As far as I could tell, the only foreigner at Harput the same time as me was a German national of Turkish origin who was visiting the area where his father and mother had come from before migrating to Germany for work purposes in the 1960s. Quite a lot of high school and university students had come to engage in self-conscious courtship rituals with someone they fancied in the opposite sex, and small groups of young males and females walked around hoping someone in the opposite sex might take an interest in them. Most of the young women wore headscarves and, being Turkish and Sunni, were reluctant to engage in conversation with an unknown male such as myself. Conversation with such a male would be shameful for a female, although if a male engages in chat with an unknown female no shame attaches to him. Hypocrisy? How else can it be described?
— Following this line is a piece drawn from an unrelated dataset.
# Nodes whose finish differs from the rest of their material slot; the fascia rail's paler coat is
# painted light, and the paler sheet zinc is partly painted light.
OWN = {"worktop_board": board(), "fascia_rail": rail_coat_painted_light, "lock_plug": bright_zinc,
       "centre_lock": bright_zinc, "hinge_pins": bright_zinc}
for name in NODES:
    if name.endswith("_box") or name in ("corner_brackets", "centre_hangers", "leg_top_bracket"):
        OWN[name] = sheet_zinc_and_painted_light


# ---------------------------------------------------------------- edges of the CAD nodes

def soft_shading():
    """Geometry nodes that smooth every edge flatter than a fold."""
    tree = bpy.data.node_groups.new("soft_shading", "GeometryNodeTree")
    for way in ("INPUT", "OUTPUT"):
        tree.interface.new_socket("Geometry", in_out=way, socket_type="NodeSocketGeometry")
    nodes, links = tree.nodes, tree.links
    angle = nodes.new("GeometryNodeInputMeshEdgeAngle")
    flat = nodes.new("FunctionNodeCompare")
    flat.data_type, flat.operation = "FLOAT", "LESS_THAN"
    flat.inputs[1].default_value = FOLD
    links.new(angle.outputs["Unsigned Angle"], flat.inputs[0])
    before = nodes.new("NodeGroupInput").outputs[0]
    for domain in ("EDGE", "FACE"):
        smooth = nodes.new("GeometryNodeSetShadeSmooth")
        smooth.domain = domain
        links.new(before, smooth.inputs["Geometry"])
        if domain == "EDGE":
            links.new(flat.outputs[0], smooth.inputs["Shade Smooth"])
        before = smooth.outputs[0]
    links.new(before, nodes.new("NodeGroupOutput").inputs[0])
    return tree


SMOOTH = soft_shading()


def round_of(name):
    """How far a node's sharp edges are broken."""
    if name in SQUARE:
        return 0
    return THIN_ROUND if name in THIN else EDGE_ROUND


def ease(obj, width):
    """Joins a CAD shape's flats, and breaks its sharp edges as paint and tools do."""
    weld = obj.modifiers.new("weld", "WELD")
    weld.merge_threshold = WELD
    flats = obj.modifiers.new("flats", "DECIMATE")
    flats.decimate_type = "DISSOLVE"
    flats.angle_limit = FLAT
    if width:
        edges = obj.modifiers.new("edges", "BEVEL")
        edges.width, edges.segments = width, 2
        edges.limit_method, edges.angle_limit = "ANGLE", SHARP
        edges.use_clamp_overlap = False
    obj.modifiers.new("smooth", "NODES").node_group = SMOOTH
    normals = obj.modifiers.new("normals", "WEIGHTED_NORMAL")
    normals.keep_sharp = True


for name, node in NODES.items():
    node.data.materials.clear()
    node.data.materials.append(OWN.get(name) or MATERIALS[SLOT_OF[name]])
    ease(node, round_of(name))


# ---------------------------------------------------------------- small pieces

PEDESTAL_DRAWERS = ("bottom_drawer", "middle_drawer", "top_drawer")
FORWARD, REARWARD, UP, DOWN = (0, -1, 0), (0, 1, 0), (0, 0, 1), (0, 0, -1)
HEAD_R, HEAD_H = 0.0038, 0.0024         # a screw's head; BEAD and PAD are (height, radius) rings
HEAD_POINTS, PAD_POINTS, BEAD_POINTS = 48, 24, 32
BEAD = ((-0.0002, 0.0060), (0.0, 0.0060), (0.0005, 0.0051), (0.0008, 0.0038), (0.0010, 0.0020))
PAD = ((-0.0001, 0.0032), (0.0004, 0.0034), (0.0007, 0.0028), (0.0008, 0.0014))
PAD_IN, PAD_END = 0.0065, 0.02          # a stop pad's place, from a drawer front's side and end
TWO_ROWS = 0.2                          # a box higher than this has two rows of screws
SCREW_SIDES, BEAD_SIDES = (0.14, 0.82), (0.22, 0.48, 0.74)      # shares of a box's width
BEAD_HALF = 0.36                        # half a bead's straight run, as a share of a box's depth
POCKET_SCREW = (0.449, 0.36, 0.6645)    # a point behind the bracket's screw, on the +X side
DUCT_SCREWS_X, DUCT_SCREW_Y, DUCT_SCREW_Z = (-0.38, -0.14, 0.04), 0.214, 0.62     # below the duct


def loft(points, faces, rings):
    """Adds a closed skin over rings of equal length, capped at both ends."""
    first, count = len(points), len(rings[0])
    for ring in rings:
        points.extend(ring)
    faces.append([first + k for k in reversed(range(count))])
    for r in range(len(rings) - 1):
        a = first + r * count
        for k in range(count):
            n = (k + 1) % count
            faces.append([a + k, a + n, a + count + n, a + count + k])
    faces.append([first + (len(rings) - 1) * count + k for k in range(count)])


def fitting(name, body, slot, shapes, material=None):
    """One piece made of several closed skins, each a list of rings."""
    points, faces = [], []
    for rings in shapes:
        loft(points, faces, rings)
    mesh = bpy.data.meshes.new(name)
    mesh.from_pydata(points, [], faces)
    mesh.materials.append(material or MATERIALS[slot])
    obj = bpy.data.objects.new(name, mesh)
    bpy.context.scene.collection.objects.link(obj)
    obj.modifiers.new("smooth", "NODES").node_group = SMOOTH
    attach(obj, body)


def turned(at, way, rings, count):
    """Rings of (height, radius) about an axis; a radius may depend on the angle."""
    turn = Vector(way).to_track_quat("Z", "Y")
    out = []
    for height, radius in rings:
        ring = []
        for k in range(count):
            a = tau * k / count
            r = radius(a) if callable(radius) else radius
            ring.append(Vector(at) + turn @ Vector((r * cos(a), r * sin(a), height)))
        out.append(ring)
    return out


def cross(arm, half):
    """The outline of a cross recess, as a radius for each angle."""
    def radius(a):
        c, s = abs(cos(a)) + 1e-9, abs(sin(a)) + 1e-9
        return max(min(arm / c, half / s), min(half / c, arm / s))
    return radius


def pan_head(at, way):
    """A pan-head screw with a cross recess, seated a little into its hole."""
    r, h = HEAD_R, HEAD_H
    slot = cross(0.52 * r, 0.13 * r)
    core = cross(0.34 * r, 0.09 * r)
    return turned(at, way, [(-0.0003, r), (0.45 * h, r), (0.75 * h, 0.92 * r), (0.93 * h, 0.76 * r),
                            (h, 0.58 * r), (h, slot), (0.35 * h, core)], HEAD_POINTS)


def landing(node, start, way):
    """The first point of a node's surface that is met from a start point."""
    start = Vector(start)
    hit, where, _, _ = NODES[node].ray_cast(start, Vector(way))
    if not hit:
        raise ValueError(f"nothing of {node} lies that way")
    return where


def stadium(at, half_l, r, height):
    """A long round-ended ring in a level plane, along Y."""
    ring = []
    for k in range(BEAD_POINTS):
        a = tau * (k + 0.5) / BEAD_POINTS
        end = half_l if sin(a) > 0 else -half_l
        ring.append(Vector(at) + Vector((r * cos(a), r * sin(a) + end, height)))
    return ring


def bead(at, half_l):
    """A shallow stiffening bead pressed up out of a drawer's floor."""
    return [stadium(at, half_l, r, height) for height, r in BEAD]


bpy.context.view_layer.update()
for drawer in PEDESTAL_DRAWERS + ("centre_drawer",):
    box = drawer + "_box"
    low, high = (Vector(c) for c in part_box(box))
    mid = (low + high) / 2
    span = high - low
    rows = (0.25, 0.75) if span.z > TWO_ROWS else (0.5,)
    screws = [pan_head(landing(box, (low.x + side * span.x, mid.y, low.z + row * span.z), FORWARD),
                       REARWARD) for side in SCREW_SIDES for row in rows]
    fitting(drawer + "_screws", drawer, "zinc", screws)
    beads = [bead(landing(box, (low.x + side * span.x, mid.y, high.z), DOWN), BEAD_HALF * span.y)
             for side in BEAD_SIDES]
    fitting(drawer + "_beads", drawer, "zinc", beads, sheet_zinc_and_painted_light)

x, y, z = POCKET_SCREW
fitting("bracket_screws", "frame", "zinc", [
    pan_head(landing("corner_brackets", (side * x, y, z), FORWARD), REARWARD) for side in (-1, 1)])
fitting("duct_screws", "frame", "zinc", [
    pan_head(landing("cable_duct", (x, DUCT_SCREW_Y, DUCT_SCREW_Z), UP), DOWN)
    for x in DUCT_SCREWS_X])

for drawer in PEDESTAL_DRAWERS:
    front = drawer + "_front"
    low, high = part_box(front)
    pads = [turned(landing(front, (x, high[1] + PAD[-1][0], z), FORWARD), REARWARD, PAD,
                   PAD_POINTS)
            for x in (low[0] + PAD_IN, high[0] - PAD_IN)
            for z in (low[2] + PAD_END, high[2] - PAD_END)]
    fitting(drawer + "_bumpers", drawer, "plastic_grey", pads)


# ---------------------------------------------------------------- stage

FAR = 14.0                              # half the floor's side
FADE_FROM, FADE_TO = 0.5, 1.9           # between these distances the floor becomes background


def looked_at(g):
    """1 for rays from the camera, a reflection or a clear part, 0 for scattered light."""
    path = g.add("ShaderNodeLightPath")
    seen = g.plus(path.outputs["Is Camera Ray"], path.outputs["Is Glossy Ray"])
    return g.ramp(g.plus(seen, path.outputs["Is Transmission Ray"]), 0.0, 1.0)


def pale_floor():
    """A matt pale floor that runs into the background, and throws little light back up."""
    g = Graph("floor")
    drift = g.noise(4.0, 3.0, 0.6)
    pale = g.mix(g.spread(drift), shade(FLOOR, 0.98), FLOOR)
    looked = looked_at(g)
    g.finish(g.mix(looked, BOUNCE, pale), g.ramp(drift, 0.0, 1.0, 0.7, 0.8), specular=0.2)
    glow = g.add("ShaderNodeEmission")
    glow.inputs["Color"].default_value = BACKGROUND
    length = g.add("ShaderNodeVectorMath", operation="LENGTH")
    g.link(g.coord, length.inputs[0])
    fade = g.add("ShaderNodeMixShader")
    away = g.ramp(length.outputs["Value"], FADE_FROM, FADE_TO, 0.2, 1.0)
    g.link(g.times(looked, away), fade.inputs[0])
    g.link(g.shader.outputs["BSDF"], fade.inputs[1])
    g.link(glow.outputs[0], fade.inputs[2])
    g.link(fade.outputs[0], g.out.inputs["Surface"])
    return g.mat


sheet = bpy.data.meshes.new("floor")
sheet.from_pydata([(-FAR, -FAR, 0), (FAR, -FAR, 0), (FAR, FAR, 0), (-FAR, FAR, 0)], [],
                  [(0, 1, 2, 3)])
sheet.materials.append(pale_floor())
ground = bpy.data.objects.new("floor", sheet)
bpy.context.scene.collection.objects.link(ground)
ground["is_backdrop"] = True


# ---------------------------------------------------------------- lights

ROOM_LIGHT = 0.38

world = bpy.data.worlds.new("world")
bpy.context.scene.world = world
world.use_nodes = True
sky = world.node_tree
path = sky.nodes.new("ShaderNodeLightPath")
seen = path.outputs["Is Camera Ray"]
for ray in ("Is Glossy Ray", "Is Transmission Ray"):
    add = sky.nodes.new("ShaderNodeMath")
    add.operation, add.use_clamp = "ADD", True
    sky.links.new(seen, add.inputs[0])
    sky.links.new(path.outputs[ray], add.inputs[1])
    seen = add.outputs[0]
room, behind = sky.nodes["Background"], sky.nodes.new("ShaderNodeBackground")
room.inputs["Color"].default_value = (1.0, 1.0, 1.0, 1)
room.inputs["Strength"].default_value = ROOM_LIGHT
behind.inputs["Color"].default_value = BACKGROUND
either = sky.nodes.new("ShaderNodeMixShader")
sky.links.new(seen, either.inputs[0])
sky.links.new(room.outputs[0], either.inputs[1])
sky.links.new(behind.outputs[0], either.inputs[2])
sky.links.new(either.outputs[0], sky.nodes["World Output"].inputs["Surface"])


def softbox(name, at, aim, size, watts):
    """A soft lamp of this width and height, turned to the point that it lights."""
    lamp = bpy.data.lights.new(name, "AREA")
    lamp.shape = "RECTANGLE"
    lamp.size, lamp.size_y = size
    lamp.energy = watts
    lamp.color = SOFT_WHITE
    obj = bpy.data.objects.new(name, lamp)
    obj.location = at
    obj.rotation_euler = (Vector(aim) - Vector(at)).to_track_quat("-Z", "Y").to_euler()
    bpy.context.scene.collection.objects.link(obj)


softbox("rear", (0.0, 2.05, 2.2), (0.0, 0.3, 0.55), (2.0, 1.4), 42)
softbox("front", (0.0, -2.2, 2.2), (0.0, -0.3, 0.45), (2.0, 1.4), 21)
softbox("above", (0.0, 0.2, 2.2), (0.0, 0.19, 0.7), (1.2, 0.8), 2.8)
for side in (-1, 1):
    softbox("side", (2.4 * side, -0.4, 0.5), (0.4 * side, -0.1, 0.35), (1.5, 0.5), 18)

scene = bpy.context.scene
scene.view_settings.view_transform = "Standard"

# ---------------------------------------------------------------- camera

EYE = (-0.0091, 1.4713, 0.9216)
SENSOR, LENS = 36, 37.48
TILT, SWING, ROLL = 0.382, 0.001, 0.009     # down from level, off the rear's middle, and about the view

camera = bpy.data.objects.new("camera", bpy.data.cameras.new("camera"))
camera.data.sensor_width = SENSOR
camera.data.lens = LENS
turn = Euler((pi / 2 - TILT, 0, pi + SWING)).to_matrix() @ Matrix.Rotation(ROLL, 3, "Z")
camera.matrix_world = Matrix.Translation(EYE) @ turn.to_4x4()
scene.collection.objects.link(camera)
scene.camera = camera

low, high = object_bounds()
And, if pious Sunni women are meant to cover their hair and ears at all times and dress modestly from head to toe, why do exactly the same rules not apply to Sunni males? Hypocrisy? What else?
I caught a minibus to the centre of Elazig to walk around the pazar and the surrounding streets as people bought food to take home for their evening meal and the following morning’s breakfast. For most people the working day was over. I noticed that, although many women were dressed in ways that would reassure the conventionally pious, some had the courage to dress just as they wished, even though, in so doing, they no doubt upset or shocked many of the Sunni majority in the city. Some high school students had paired off to test just how far they could go with public expressions of affection in a heterosexual relationship without older people with strong religious convictions berating them. But some things are resistant to change in Turkey, despite trends such as globalisation and most people being economically much better off than ever before. On all the minibus rides so far undertaken, males and females rearranged themselves on the seats so no males sat with unknown females. Also, as nightfall approached, girls and women made their way home thereby rendering the city centre streets almost completely male preserves. A few women remained in open business premises or begged on the streets, but that was about it. By 9.00pm there was no one to chat with but men and boys.
In cities such as Elazig where Turks and Sunnis seem to dominate, segregation of the sexes is often more apparent than in villages, even though in cities women can move around relatively freely, especially if they are employed, and women in villages can never go too far from home unless they are themselves involved in work such as caring for animals or toiling in the fields.
I have always liked Elazig’s pazar. It does not occupy pretty premises – the covered section is quite rundown and the surrounding streets are largely devoid of interesting architectural features – but the outlets for food (fresh fruit, dried fruit, vegetables, honey, jam, olives, cheese, nuts, lokum, baklava, pestil, kome, etc.) are excellent. Many shops beyond the covered sections sell clothes, shoes, hardware, kitchen utensils, fabric, knives and furniture; a large shed stocks flour, dried beans and bars of bittim sabunu; and lots of shops specialise in very expensive clothes for devout Sunni women who want to make an impression even though they must cover all the body except their face and hands. Moreover, some shops selling clothes for weddings are outrageously over the top, so much so that I thought I had strayed into a documentary about how Gypsy and Traveller families in the UK like to spend big on matrimonial clothes, especially for women. Supermarkets, shopping malls and out-of-town retail opportunities are taking their toll on pazars in many parts of Turkey, but Elazig’s is surviving better than most. It had been my intention to spend the last night of the trip in Diyarbakir, but I was wondering whether it might be better to stay in Elazig instead because in Elazig I could buy most of what I wanted for home more conveniently than in Diyarbakir. I would see how things worked out as the last two days approached. I also fantasised about getting home some large wooden cooking utensils, cooking pots made with metal and an unglazed red clay pot for the oven, to say nothing of seeds to grow vegetables the following year! The only downside to the pazar is where men keep live fish in large tanks. Some fish had died through lack of oxygen and others were close to death.
Just to the east of the covered section of the pazar is a large square dominated on the far side by a substantial modern mosque. A large hemisphere of steel and glass or Perspex covers an entrance to an underground extension of the pazar and, next to the hemisphere, more stalls exist where most people sell fruit, vegetables and herbs. I peered into the window of a shop selling everything required to ensure that a young male never forgot the day he was circumcised.
For my evening meal I returned to where I had eaten lunch and ordered exactly the same food and drink again. It proved exactly what my body craved, so much so that I went for a walk to help digest the meal. At one point I passed one of those slightly suspect modern places, in this case partly in the open air, pretending to be an antik nargile café, even though it looked as if it had been set up only a few weeks’ earlier. It had suffered a fire earlier in the day, perhaps due to some faulty electrical wiring running along wooden columns supporting a flat wooden roof of cheap and hasty construction. Staff were trying to salvage things from the wreckage.